[start RECORDED DATA]

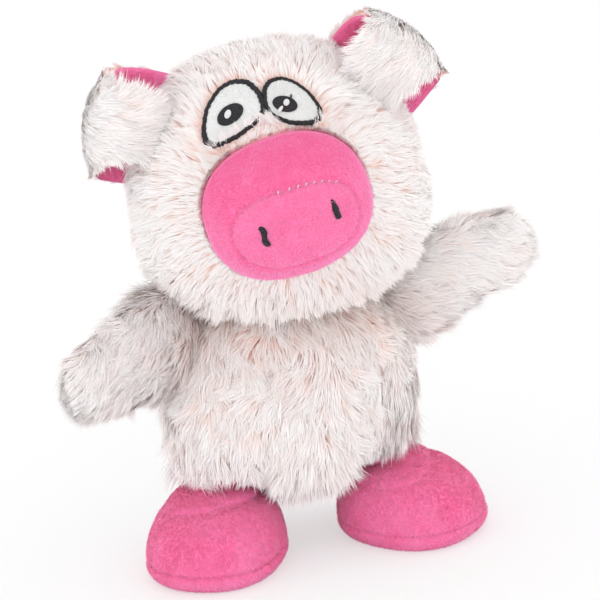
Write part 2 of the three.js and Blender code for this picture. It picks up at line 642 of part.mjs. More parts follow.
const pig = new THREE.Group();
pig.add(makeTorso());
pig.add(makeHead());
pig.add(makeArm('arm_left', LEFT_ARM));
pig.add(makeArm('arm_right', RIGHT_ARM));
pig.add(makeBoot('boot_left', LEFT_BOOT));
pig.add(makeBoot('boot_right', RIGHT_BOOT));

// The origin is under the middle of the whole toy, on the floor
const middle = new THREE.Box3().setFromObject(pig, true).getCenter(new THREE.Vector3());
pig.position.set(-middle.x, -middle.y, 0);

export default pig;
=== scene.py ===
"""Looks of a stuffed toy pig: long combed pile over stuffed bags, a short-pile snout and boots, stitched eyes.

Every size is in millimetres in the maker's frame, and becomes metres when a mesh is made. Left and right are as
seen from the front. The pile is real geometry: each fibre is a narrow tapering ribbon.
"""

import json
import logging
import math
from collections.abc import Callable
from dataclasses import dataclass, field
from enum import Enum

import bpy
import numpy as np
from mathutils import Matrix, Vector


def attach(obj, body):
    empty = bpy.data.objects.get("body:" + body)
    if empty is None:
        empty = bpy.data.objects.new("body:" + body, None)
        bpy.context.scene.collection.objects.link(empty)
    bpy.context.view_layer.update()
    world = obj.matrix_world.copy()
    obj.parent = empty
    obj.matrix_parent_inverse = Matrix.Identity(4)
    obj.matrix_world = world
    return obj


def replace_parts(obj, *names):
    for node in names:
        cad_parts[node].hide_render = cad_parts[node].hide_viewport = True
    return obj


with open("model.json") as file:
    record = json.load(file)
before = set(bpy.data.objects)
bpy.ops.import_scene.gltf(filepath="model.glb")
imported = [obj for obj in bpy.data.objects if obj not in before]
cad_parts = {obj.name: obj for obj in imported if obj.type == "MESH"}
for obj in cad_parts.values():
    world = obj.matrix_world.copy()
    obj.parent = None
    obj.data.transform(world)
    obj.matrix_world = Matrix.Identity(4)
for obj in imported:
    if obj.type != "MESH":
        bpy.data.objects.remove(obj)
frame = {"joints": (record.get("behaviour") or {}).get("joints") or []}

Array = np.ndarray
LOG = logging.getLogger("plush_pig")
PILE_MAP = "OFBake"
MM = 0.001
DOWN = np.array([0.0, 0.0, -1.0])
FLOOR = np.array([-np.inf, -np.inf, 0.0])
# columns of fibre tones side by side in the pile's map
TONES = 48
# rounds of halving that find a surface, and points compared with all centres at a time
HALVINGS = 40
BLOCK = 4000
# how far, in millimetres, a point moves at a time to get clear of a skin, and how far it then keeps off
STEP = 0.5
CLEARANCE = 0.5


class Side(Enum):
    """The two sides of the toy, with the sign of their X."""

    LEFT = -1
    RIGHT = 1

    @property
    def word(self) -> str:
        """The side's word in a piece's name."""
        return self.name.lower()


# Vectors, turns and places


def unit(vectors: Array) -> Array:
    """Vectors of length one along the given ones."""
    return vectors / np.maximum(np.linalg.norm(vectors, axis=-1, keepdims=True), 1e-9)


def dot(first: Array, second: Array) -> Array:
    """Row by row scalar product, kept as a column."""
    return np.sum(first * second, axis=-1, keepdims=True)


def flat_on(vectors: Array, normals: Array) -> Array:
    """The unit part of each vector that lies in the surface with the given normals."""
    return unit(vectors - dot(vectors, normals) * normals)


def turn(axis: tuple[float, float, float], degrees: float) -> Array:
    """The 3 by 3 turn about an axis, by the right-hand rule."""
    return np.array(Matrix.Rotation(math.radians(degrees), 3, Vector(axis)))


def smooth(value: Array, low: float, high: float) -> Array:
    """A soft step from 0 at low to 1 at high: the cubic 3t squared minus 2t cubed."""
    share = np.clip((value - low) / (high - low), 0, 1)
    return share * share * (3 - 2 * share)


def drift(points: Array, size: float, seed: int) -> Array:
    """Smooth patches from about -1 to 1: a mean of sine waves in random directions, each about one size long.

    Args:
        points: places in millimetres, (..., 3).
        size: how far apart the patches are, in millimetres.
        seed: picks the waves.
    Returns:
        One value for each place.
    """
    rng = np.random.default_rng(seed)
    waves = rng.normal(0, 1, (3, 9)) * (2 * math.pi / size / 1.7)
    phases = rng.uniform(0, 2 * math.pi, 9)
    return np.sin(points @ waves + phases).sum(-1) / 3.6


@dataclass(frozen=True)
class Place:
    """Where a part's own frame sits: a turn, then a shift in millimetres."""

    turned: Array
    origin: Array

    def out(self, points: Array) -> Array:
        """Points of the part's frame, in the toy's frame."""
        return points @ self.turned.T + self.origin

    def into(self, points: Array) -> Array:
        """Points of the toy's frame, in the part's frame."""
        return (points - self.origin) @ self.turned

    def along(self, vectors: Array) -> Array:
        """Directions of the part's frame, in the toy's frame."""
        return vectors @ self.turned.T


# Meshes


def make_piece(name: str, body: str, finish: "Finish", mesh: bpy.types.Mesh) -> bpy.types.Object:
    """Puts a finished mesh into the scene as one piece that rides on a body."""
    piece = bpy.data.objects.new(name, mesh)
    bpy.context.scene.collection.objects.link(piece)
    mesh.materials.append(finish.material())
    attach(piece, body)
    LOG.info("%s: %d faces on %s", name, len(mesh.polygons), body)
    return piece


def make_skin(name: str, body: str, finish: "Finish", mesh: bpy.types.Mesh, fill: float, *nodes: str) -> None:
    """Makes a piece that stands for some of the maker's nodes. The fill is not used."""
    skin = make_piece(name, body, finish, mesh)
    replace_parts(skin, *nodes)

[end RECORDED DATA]

(YOUR GOAL) Reproduce exactly, please, only the lines from the start of the data above to the line that contains "if empty is", with both ends kept.

(RESULT OF THIS EXERCISE)
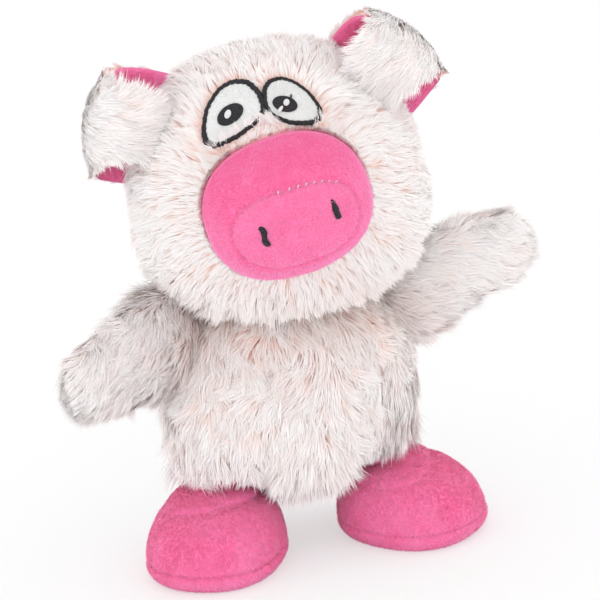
Write part 2 of the three.js and Blender code for this picture. It picks up at line 642 of part.mjs. More parts follow.
const pig = new THREE.Group();
pig.add(makeTorso());
pig.add(makeHead());
pig.add(makeArm('arm_left', LEFT_ARM));
pig.add(makeArm('arm_right', RIGHT_ARM));
pig.add(makeBoot('boot_left', LEFT_BOOT));
pig.add(makeBoot('boot_right', RIGHT_BOOT));

// The origin is under the middle of the whole toy, on the floor
const middle = new THREE.Box3().setFromObject(pig, true).getCenter(new THREE.Vector3());
pig.position.set(-middle.x, -middle.y, 0);

export default pig;
=== scene.py ===
"""Looks of a stuffed toy pig: long combed pile over stuffed bags, a short-pile snout and boots, stitched eyes.

Every size is in millimetres in the maker's frame, and becomes metres when a mesh is made. Left and right are as
seen from the front. The pile is real geometry: each fibre is a narrow tapering ribbon.
"""

import json
import logging
import math
from collections.abc import Callable
from dataclasses import dataclass, field
from enum import Enum

import bpy
import numpy as np
from mathutils import Matrix, Vector


def attach(obj, body):
    empty = bpy.data.objects.get("body:" + body)
    if empty is None:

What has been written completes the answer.